The board has the following duties and functions to implement corporate governance principles: establish a process for the selection of qualified and competent directors and officers and adopt an effective succession planning program for management; determine the corporation’s purpose, vision and mission, and strategies to carry out its objectives; provide sound strategic policies and guidelines to the corporation on major capital expenditures; ensure that the corporation complies with all relevant laws, regulations and best business practices; identify the corporation’s major and other stakeholders and formulate a clear policy of accurate, timely and effective communication with them; establish and maintain an investor relations program that will keep the corporation’s stockholders informed on important developments in the corporation; adopt a system of internal checks and balances and conduct a regular review of the effectiveness of such a system to ensure the integrity of the decision-making and reporting processes; identify key risk areas and key performance indicators and monitor these factors with due diligence to enable the corporation to anticipate and prepare for possible threats to its operational and financial viability; properly discharge board functions by meeting regularly, giving due consideration to independent views during meetings; keep board authority within the powers of the corporation as prescribed in its articles of incorporation and by-laws, and in existing laws, rules and regulations; and as may be deemed proper by the board, establish and maintain an alternative dispute resolution system in the corporation to allow for the amicable settlement of conflicts or differences between the corporation and its stockholders, and the corporation and third parties.
The board of directors shall set up an Audit Committee which shall assist the board in the performance of its oversight responsibility for the financial reporting process, system of internal control, audit process, and monitoring of compliance with applicable laws, rules and regulations; provide oversight over management’s activities in managing credit, market, liquidity, operational, legal and other risks of the corporation; review the annual internal audit plan to ensure its conformity with the objectives of the corporation; prior to the commencement of the audit, discuss with the external auditor the nature, scope and expenses of the audit, and ensure proper coordination if more than one audit firm is involved in the activity to secure proper coverage and minimize duplication of efforts; organize an internal audit department and consider the appointment of an independent internal auditor and the terms and conditions of its engagement and removal; monitor and evaluate the adequacy and effectiveness of the corporation’s internal control system, including financial reporting control and information technology security; review the reports submitted by the internal and external auditors; review the quarterly, half-year and annual financial statements before their submission to the board, with particular focus on any change/s in accounting policies and practices, major judgmental areas, significant adjustments resulting from the audit, going concern assumptions, compliance with accounting standards, and compliance with tax, legal and regulatory requirements; coordinate, monitor, and facilitate compliance with laws, rules and regulations; evaluate and determine the non-audit work, if any, of the external auditor, and review periodically the non-audit fees paid to the external auditor; establish and identify the reporting line of the internal auditor to enable him to properly fulfill his duties and responsibilities; check all financial reports of the corporation against its compliance with both the internal financial management handbook and pertinent accounting standards, including regulatory requirements; perform interface functions with the internal and external auditors; and ensure the establishment of a transparent financial management controls system that aims to ensure the integrity of the system.

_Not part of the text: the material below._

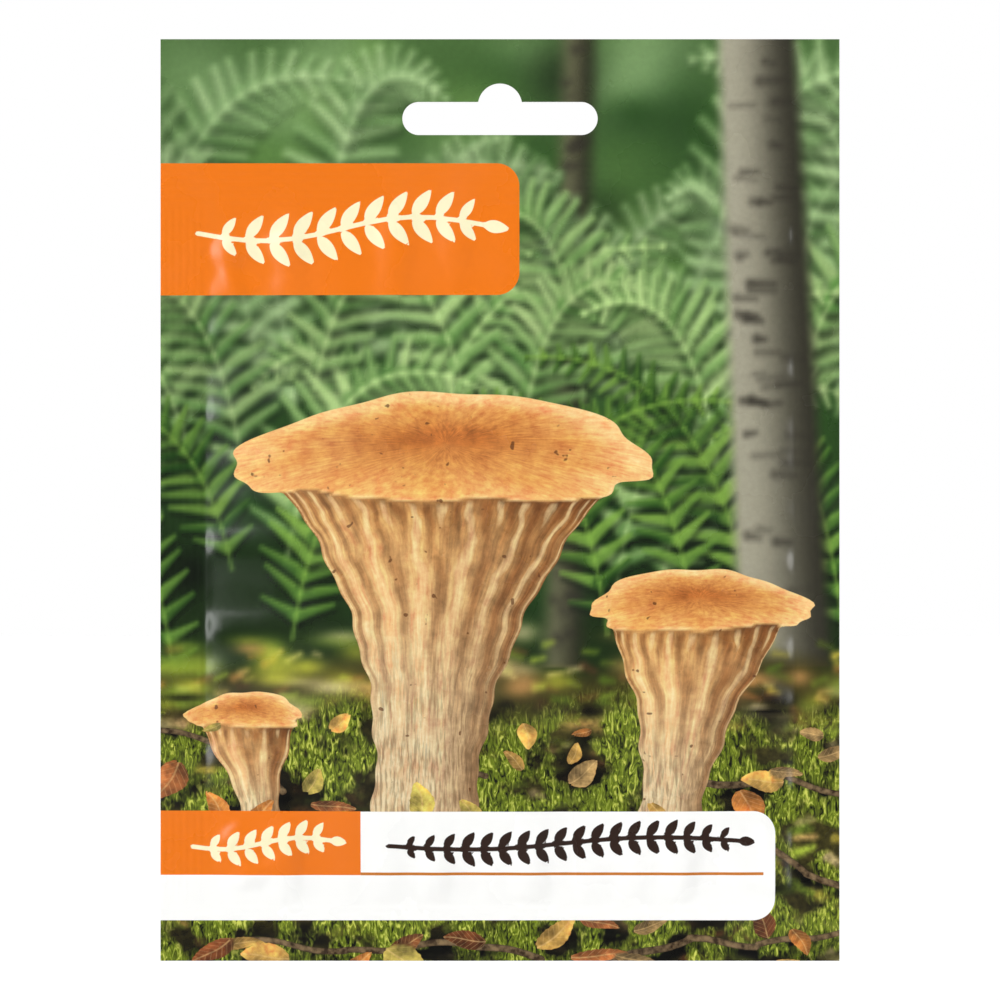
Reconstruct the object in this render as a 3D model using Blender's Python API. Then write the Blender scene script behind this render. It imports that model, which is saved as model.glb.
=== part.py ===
# A hanging packet of mushroom spawn: two laminate films sealed on all four sides round a bed of grains.
# Metres, +Z up. The front film faces -Y. The origin is the top of the hang slot, where a hook's wire bears.

import math
import random

import bmesh
import bpy
import numpy as np
from mathutils import Euler, Matrix, Vector

PACKET_WIDTH = 0.1105
PACKET_HEIGHT = 0.150

FILM_THICKNESS = 0.00018
SEAL_GAP = 0.0001  # between the two films where they are sealed

SIDE_SEAL = 0.0070
BOTTOM_SEAL = 0.0090
HEADER_HEIGHT = 0.0270  # top edge to the start of the belly
BELLY_DEPTH = 0.0038  # how far each film stands out at its fullest
FULLEST_HEIGHT = 0.42  # the share of the belly's height at which it is fullest, as the grains slump
SIDE_ROUNDNESS = 3.2  # powers of the belly's two cross-sections
HEIGHT_ROUNDNESS = 2.6
BELLY_COLUMNS = 20
BELLY_ROWS = 24

SLOT_LENGTH = 0.0318
SLOT_HEIGHT = 0.0054
SLOT_TOP_DROP = 0.0102  # packet's top edge to the slot's upper side
HUMP_RADIUS = 0.0036
HUMP_TOP_DROP = 0.0072  # packet's top edge to the top of the hump
CUTTER_REACH = 0.0040  # how far the slot's cutter runs to each side of the films
ARC_STEPS = 10

GRAIN_LENGTH = 0.0076
GRAIN_WIDTH = 0.0040
GRAIN_DEPTH = 0.0026
GRAIN_SHOULDERS = 0.20  # of the length, from the middle to each ring of corners
GRAIN_SIDES = 4
GRAIN_SIZES = (0.88, 1.10)  # smallest and largest, as shares of the three sizes above
GRAIN_SPACING = 0.0064
GRAIN_JITTER = 0.09  # of the spacing
GRAIN_TILT = math.radians(8)
GRAIN_CLEARANCE = 0.0004  # from a grain to the film that covers it
TWO_LAYERS_DEPTH = 0.0011  # a grain deeper than this has another behind it

CORE_DEPTH = 0.0008  # half the thickness of the bed's solid core
CORE_REACH = 0.75  # how far the core and the grains reach towards the edges of the belly
CORE_SEGMENTS = 24
CORE_RINGS = 8
SPAWN_SEED = 7

TOP_Z = HUMP_TOP_DROP
BOTTOM_Z = TOP_Z - PACKET_HEIGHT
BELLY_TOP_Z = TOP_Z - HEADER_HEIGHT
BELLY_BOTTOM_Z = BOTTOM_Z + BOTTOM_SEAL
BELLY_HEIGHT = BELLY_TOP_Z - BELLY_BOTTOM_Z
BELLY_HALF_WIDTH = PACKET_WIDTH / 2 - SIDE_SEAL
FULLEST_Z = BELLY_BOTTOM_Z + FULLEST_HEIGHT * BELLY_HEIGHT


def clear_scene():
    for item in list(bpy.data.objects):
        bpy.data.objects.remove(item, do_unlink=True)


def new_material(name, colour, roughness):
    material = bpy.data.materials.new(name)
    material.use_nodes = True
    shader = material.node_tree.nodes["Principled BSDF"]
    shader.inputs["Base Color"].default_value = (*colour, 1.0)
    shader.inputs["Roughness"].default_value = roughness
    shader.inputs["Metallic"].default_value = 0.0
    return material


def to_mesh(name, solid):
    mesh = bpy.data.meshes.new(name)
    solid.to_mesh(mesh)
    solid.free()
    return mesh


def add_object(name, mesh, material=None):
    item = bpy.data.objects.new(name, mesh)
    if material:
        mesh.materials.append(material)
    bpy.context.scene.collection.objects.link(item)
    return item


def above_fullest(z):
    """How far z is from the belly's fullest height, as a share of the way to the belly's edge."""
    return (z - FULLEST_Z) / (BELLY_TOP_Z - FULLEST_Z if z > FULLEST_Z else FULLEST_Z - BELLY_BOTTOM_Z)


def belly(x, z):
    """How far a film stands out at x, z: nothing in the seals, most where the grains lie deepest."""
    across = min(abs(x) / BELLY_HALF_WIDTH, 1.0)
    up = min(max((z - BELLY_BOTTOM_Z) / BELLY_HEIGHT, 0.0), 1.0)
    from_fullest = abs(above_fullest(BELLY_BOTTOM_Z + up * BELLY_HEIGHT))
    return BELLY_DEPTH * (1.0 - across**SIDE_ROUNDNESS) * (1.0 - from_fullest**HEIGHT_ROUNDNESS)


def add_sheet(solid, columns, rows, offset):
    """A grid of vertices over columns and rows, offset(x, z) along Y, joined by pairs of triangles."""
    grid = [[solid.verts.new((x, offset(x, z), z)) for x in columns] for z in rows]
    for low, high in zip(grid, grid[1:]):
        for a, b, c, d in zip(low, low[1:], high[1:], high):
            solid.faces.new((a, b, c))
            solid.faces.new((a, c, d))


def film_sheet(name, facing):
    """The film's inner face, finer over the belly. facing is -1 for the front, 1 for the back."""
    belly_x = BELLY_HALF_WIDTH * np.sin(np.linspace(-0.5, 0.5, BELLY_COLUMNS + 1) * math.pi)
    belly_z = np.linspace(BELLY_BOTTOM_Z, BELLY_TOP_Z, BELLY_ROWS + 1)
    columns = [-PACKET_WIDTH / 2, *belly_x, PACKET_WIDTH / 2]
    rows = [BOTTOM_Z, *belly_z, TOP_Z]
    sheet = bmesh.new()
    add_sheet(sheet, columns, rows, lambda x, z: facing * (SEAL_GAP / 2 + belly(x, z)))
    if facing > 0:
        bmesh.ops.reverse_faces(sheet, faces=sheet.faces)
    return to_mesh(name, sheet)


def arc(centre_x, centre_z, radius, start, end):
    """Points along an arc in the XZ plane, its angles in radians from +X towards +Z."""
    return [
        (centre_x + radius * math.cos(angle), centre_z + radius * math.sin(angle))
        for angle in np.linspace(start, end, ARC_STEPS + 1)
    ]


def slot_outline():
    """A long slot with round ends, and a hump in the middle of its upper side."""
    end_radius = SLOT_HEIGHT / 2
    end_x = SLOT_LENGTH / 2 - end_radius
    upper_z = TOP_Z - SLOT_TOP_DROP
    middle_z = upper_z - end_radius
    hump_z = TOP_Z - HUMP_TOP_DROP - HUMP_RADIUS
    hump_start = math.asin((upper_z - hump_z) / HUMP_RADIUS)
    return (
        arc(end_x, middle_z, end_radius, -math.pi / 2, math.pi / 2)
        + arc(0.0, hump_z, HUMP_RADIUS, hump_start, math.pi - hump_start)
        + arc(-end_x, middle_z, end_radius, math.pi / 2, math.pi * 3 / 2)
    )


def slot_cutter():
    """The slot's outline, carried right through both films."""
    solid = bmesh.new()
    outline = solid.faces.new([solid.verts.new((x, -CUTTER_REACH, z)) for x, z in slot_outline()])
    grown = bmesh.ops.extrude_face_region(solid, geom=[outline])
    far = [v for v in grown["geom"] if isinstance(v, bmesh.types.BMVert)]
    bmesh.ops.translate(solid, verts=far, vec=(0.0, 2 * CUTTER_REACH, 0.0))
    bmesh.ops.recalc_face_normals(solid, faces=solid.faces)
    cutter = add_object("slot_cutter", to_mesh("slot_cutter", solid))
    cutter.hide_render = True
    cutter.display_type = "WIRE"
    return cutter


def film(name, facing, material, cutter):
    """One laminate film, thickened outwards from its sheet, with the slot cut through it."""
    item = add_object(name, film_sheet(name, facing), material)
    wall = item.modifiers.new("wall", "SOLIDIFY")
    wall.thickness = FILM_THICKNESS
    wall.offset = 1.0
    cut = item.modifiers.new("slot", "BOOLEAN")
    cut.operation = "DIFFERENCE"
    cut.solver = "EXACT"
    cut.object = cutter
    return item


def bed_core():
    """A slim lens in the middle of the belly, which the grains stand out of."""
    solid = bmesh.new()
    bmesh.ops.create_uvsphere(solid, u_segments=CORE_SEGMENTS, v_segments=CORE_RINGS, radius=1.0)
    for vert in solid.verts:
        x, y, z = vert.co
        half_height = BELLY_TOP_Z - FULLEST_Z if z > 0.0 else FULLEST_Z - BELLY_BOTTOM_Z
        vert.co = (
            x * CORE_REACH * BELLY_HALF_WIDTH,
            y * CORE_DEPTH,
            z * CORE_REACH * half_height + FULLEST_Z,
        )
    return to_mesh("spawn", solid)


def grain(draw, place):
    """One plump grain at place: two rings of corners between two points, turned and tilted at random."""
    size = draw.uniform(*GRAIN_SIZES)
    solid = bmesh.new()
    for side in (-1, 1):
        solid.verts.new((side * size * GRAIN_LENGTH / 2, 0.0, 0.0))
        for step in range(GRAIN_SIDES):
            angle = (step + 0.5) * 2 * math.pi / GRAIN_SIDES
            y = GRAIN_DEPTH / math.sqrt(2) * math.cos(angle)
            z = GRAIN_WIDTH / math.sqrt(2) * math.sin(angle)
            solid.verts.new(size * Vector((side * GRAIN_SHOULDERS * GRAIN_LENGTH, y, z)))
    bmesh.ops.convex_hull(solid, input=solid.verts)
    tilt_x, tilt_z = (draw.uniform(-1, 1) * GRAIN_TILT for _ in range(2))
    turn = Euler((tilt_x, draw.uniform(0, math.pi), tilt_z), "XZY")
    bmesh.ops.transform(solid, matrix=Matrix.LocRotScale(place, turn, None), verts=solid.verts)
    bmesh.ops.recalc_face_normals(solid, faces=solid.faces)
    return bpy.data.objects.new("grain", to_mesh("grain", solid))


def grain_places(draw):
    """Centres of grains in staggered rows, on both faces of the bed, or in one layer where it is thin."""
    pitch_z = GRAIN_SPACING * math.sqrt(3) / 2
    columns = int(BELLY_HALF_WIDTH / GRAIN_SPACING)
    reach = GRAIN_LENGTH / 2 * GRAIN_SIZES[1]
    half_depth = GRAIN_DEPTH / 2 * GRAIN_SIZES[1]
    for row in range(int(BELLY_HEIGHT / pitch_z) + 1):
        for column in range(-columns, columns + 1):
            x = GRAIN_SPACING * (column + 0.5 * (row % 2) + draw.uniform(-1, 1) * GRAIN_JITTER)
            z = BELLY_BOTTOM_Z + row * pitch_z + GRAIN_SPACING * draw.uniform(-1, 1) * GRAIN_JITTER
            room = min(belly(x + i * reach, z + k * reach) for i in (-1, 0, 1) for k in (-1, 0, 1))
            depth = room - GRAIN_CLEARANCE - half_depth
            if depth < 0.0 or math.hypot(x / BELLY_HALF_WIDTH, above_fullest(z)) > CORE_REACH:
                continue
            if depth > TWO_LAYERS_DEPTH:
                yield Vector((x, -depth, z))
                yield Vector((x, depth, z))
            else:
                yield Vector((x, 0.0, z))


def keep_outer_skin(mesh):
    """Removes every skin but the largest, which fills the hollows that joining sealed."""
    solid = bmesh.new()
    solid.from_mesh(mesh)
    unseen = set(solid.verts)
    skins = []
    while unseen:
        skin = set()
        front = {unseen.pop()}
        while front:
            skin |= front
            front = {edge.other_vert(vert) for vert in front for edge in vert.link_edges} - skin
        unseen -= skin
        skins.append(skin)
    skins.sort(key=len)
    for skin in skins[:-1]:
        bmesh.ops.delete(solid, geom=list(skin), context="VERTS")
    solid.to_mesh(mesh)
    solid.free()


def spawn(material):
    """The contents: grains standing out of a core, joined with it into one body."""
    draw = random.Random(SPAWN_SEED)
    item = add_object("spawn", bed_core(), material)
    grains = bpy.data.collections.new("grains")
    bpy.context.scene.collection.children.link(grains)
    for place in grain_places(draw):
        grains.objects.link(grain(draw, place))
    join = item.modifiers.new("grains", "BOOLEAN")
    join.operation = "UNION"
    join.solver = "EXACT"
    join.operand_type = "COLLECTION"
    join.collection = grains
    evaluated = item.evaluated_get(bpy.context.evaluated_depsgraph_get())
    joined = bpy.data.meshes.new_from_object(evaluated)
    keep_outer_skin(joined)
    item.modifiers.clear()
    item.data = joined
    for loose in list(grains.objects):
        bpy.data.objects.remove(loose, do_unlink=True)
    bpy.data.collections.remove(grains)
    return item


def main():
    clear_scene()
    cutter = slot_cutter()
    film("front_film", -1, new_material("printed_film", (0.20, 0.32, 0.10), 0.38), cutter)
    film("back_film", 1, new_material("plain_film", (0.82, 0.80, 0.74), 0.42), cutter)
    spawn(new_material("spawn_grains", (0.62, 0.50, 0.34), 0.85))


main()
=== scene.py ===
import math

import bmesh
import bpy
import numpy as np
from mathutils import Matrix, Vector


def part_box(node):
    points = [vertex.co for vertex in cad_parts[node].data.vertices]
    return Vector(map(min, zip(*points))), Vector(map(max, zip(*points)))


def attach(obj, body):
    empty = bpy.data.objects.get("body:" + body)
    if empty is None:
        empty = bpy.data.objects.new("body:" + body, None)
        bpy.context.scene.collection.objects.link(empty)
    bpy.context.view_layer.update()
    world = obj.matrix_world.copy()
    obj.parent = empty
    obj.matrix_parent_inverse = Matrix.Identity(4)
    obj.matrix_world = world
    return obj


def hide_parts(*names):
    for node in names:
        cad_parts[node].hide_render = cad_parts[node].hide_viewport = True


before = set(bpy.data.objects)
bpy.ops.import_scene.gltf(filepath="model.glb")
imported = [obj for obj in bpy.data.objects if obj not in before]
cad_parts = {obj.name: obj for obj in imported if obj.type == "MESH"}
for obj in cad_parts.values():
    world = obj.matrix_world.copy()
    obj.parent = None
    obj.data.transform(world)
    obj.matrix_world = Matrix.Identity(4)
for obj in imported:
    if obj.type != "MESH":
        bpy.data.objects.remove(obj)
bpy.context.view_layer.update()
frontLow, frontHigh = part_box("front_film")
print("frame loaded:", sorted(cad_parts))

mm = 0.001

# The packet's own measures, in metres. The outline and the belly's depth come from the frame.
packet = {
    "left": frontLow.x,
    "right": frontHigh.x,
    "bottom": frontLow.z,
    "top": frontHigh.z,
    "sideSeal": 7.0 * mm,
    "bottomSeal": 9.0 * mm,
    "header": 27.0 * mm,
    "headerSeal": 8.5 * mm,
    "sealFace": 0.23 * mm,  # a film's outer face from the middle plane, where it is sealed
    "wall": 0.22 * mm,  # at the seals
    "bellyWall": 0.18 * mm,
    "wallFade": 0.5 * mm,  # the belly's depth over which the wall thins
    "fullest": 0.42,
    "sideRoundness": 3.2,
    "heightRoundness": 2.6,
    "sharpAngle": 40.0,
}
packet["bellyDepth"] = -frontLow.y - packet["sealFace"]
packet["bellyHalf"] = packet["right"] - packet["sideSeal"]
packet["bellyLow"] = packet["bottom"] + packet["bottomSeal"]
packet["bellyHigh"] = packet["top"] - packet["header"]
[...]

The board of directors shall organize a Risk Management Committee which shall oversee the formulation, establishment and implementation of an enterprise risk management (ERM) system; review and assess the corporation’s ERM policy, processes, strategies, methods and activities and recommend revisions thereto for approval by the board; understand and set clear directions for the management of the corporation’s strategic and critical risks; and provide management the support and resources necessary to manage the risks to the corporation.
The board of directors shall set up a Nomination and Governance Committee which shall review and evaluate the qualifications of all persons nominated to the board and other appointments that require board approval; ensure, through a managed and effective system consistent with the corporation’s by-laws, that each board election shall result in a mix of proficient directors, each of whom shall be able to add value and bring prudent judgment to the board; assess the effectiveness of the board’s processes and procedures in the election or replacement of directors; review the recommendations of the Compliance Officer in relation to the Manual on Corporate Governance as well as other corporate governance rules and regulations and endorse the same to the board for its approval; and review, as may be necessary, the charters of all board committees and recommend any changes to the board for its approval.
The board of directors shall set up a Compensation and Remuneration Committee which shall designate the amount of remuneration which shall be in a level sufficient to attract and retain directors and officers who are needed to run the corporation successfully; and review the corporation’s human resources development or personnel handbook to strengthen provisions on conflict of interest, policies on salaries and benefits, and directives on promotion and career advancement.
The Corporate Secretary of the corporation shall be responsible for the safekeeping and preservation of the integrity of the minutes of the meetings of the board; be loyal to the mission, vision and objectives of the corporation; work fairly and objectively with the board, management and stockholders; have appropriate administrative and interpersonal skills; if not the corporation’s legal counsel, be aware of the laws, rules and regulations necessary in the performance of his duties and responsibilities; have a working knowledge of the operations of the corporation; inform the members of the board, in accordance with the by-laws, of the agenda of their meetings and ensure that the directors have before them accurate information that will enable them to arrive at intelligent decisions on matters that require their approval; and ensure that all board procedures, rules and regulations are strictly followed by the directors.